I don't recommend files because files are hard to back up, move around, and navigate.

I use a tuned MySQL and MongoDB combination.

ModulusFE · Sep 14, 2011

Files are hard to backup? What do you think a RDBS like MySQL or MSSQL use? They use files

christianhgross · Sep 14, 2011

Quote from ModulusFE:

Files are hard to backup? What do you think a RDBS like MySQL or MSSQL use? They use files
More...

SQL databases have procedures that allow me to do fail over, master slave, redundancy! When I backup a SQL database or a NoSQL database I don't actually backup files, I backup data...

Files on the other hand need to be copied, checked for consistency. And if you move from one platform to another you better make sure that they are not binary, but text based, and properly text based.

I also don't have checks for corruption and inconsistency in the data when using files. A SQL database gives me that automatically as that is their purpose.

So I hope you meant that cynically since backup procedures for files and databases are not even in the same league...

ModulusFE · Sep 14, 2011

SQL makes it easy, that's for sure. The speed is sufficient for most applications.

But as a software developer, you can of course have fail-over and redundancy built into your application and you should.

When you backup an SQL database, you are backing up data to a file (where else).

With a linear file you can also check for consistency. Of course your data is stored in binary format in SQL databases. Everything about a computer is binary, even text files. Endianness doesn't matter when you have your own source code, you can write a conversion.

Checks for corruption should also be handled in your software.

Of course SQL gives you all these nice things automatically. That IS the nice part about SQL.

But you are not going to get the same speed out of a RDBMS. It's a trade off. You can have relational data management and all those built-in niceties or you can roll your own. Sometimes it's not worth it, sometimes it is.

christianhgross · Sep 14, 2011

Quote from ModulusFE:

SQL makes it easy, that's for sure. The speed is sufficient for most applications.

But as a software developer, you can of course have fail-over and redundancy built into your application and you should.

When you backup an SQL database, you are backing up data to a file (where else).

With a linear file you can also check for consistency. Of course your data is stored in binary format in SQL databases. Everything about a computer is binary, even text files. Endianness doesn't matter when you have your own source code, you can write a conversion.
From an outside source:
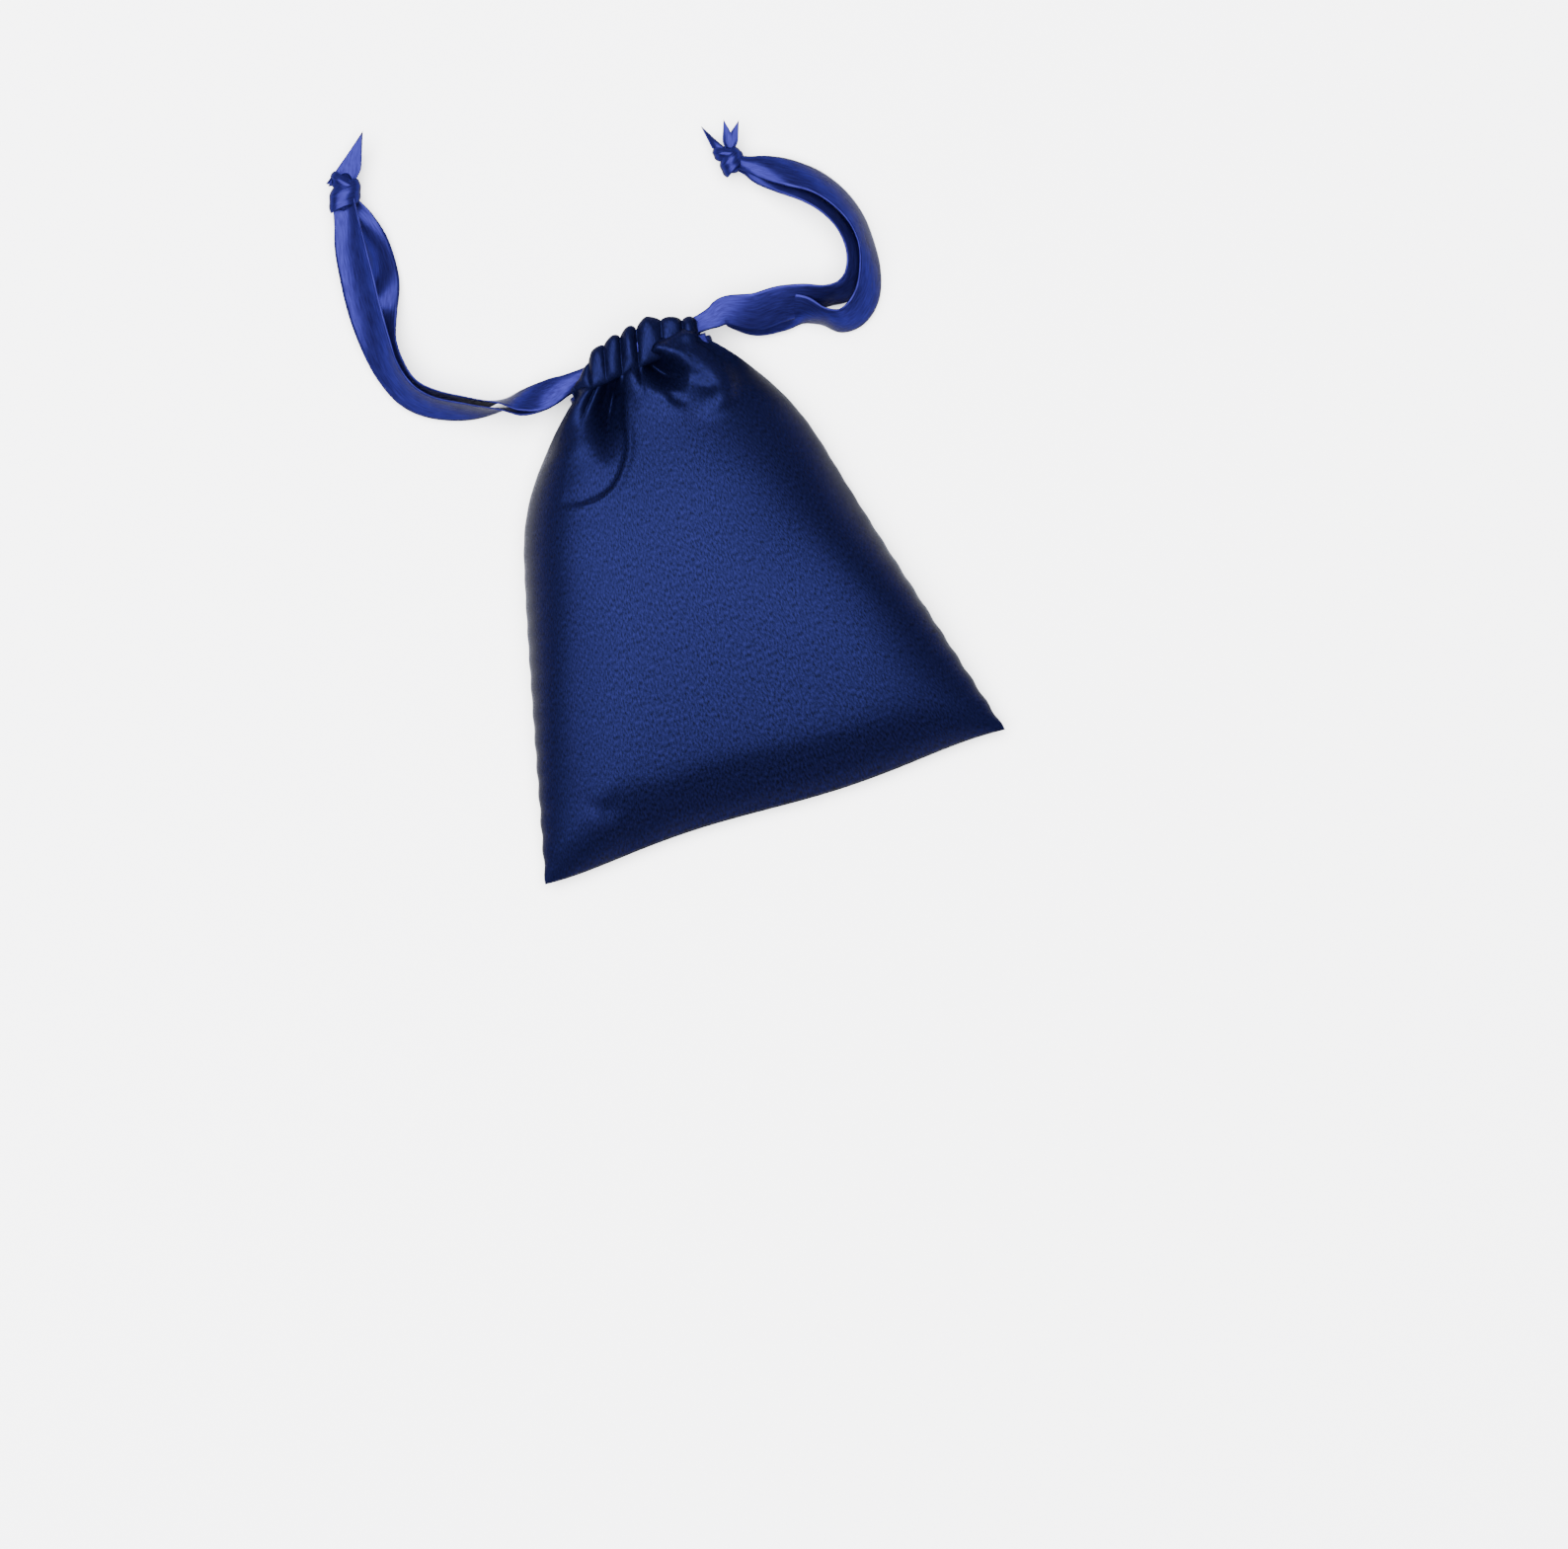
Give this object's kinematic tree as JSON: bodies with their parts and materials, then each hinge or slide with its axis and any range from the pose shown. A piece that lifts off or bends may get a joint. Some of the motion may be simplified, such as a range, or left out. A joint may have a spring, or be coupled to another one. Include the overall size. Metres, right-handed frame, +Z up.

Checks for corruption should also be handled in your software.

Of course SQL gives you all these nice things automatically. That IS the nice part about SQL.

But you are not going to get the same speed out of a RDBMS. It's a trade off. You can have relational data management and all those built-in niceties or you can roll your own. Sometimes it's not worth it, sometimes it is.
More...

Yes SQL gives all of this automatically and quite frankly I would rather spend my time writing code solving my trading issues than writing code to keep my program running.

Now about backing up a SQL database, I don't back up to a file. I use the NoSQL approach and just replicate the data to an offsite machine for potential restore.

You do get the speed. Granted if you want to compare raw to raw sure the file approach is faster, but you give up safety. I can use a number of in-memory databases and the system will fly very fast.

Having worked at a major investment bank all of their data, which comes much faster and harder than retail they used in-memory Sybase databases.

I can understand why people might be tempted to use a file, but my experience on longer term algo development I prefer a database. Of course it is important that you tune the database.

sma202 · Sep 14, 2011

This thread is going off-topic. The question was how to best structure hdf5 for stock time-series. Whether you use a custom built file or commercial db is irrelevant, that depends on your own mix of strategy and timeframe.

Frankly, i'd like to hear how other people are using hdf5.

christianhgross · Sep 14, 2011

Quote from sma202:

This thread is going off-topic. The question was how to best structure hdf5 for stock time-series. Whether you use a custom built file or commercial db is irrelevant, that depends on your own mix of strategy and timeframe.

Frankly, i'd like to hear how other people are using hdf5.
More...

Actually I did answer the question in the first response. You receive the data into memory as raw data or very simple structure. You need enough ram to keep a days worth of data. I use run two servers for pure data collection.

Then you need another server or servers to persist the data. These servers then run map reduce programs to put the data into a form I need for data mining purposes.

Finally I have servers that run the algos themselves and data mining routines.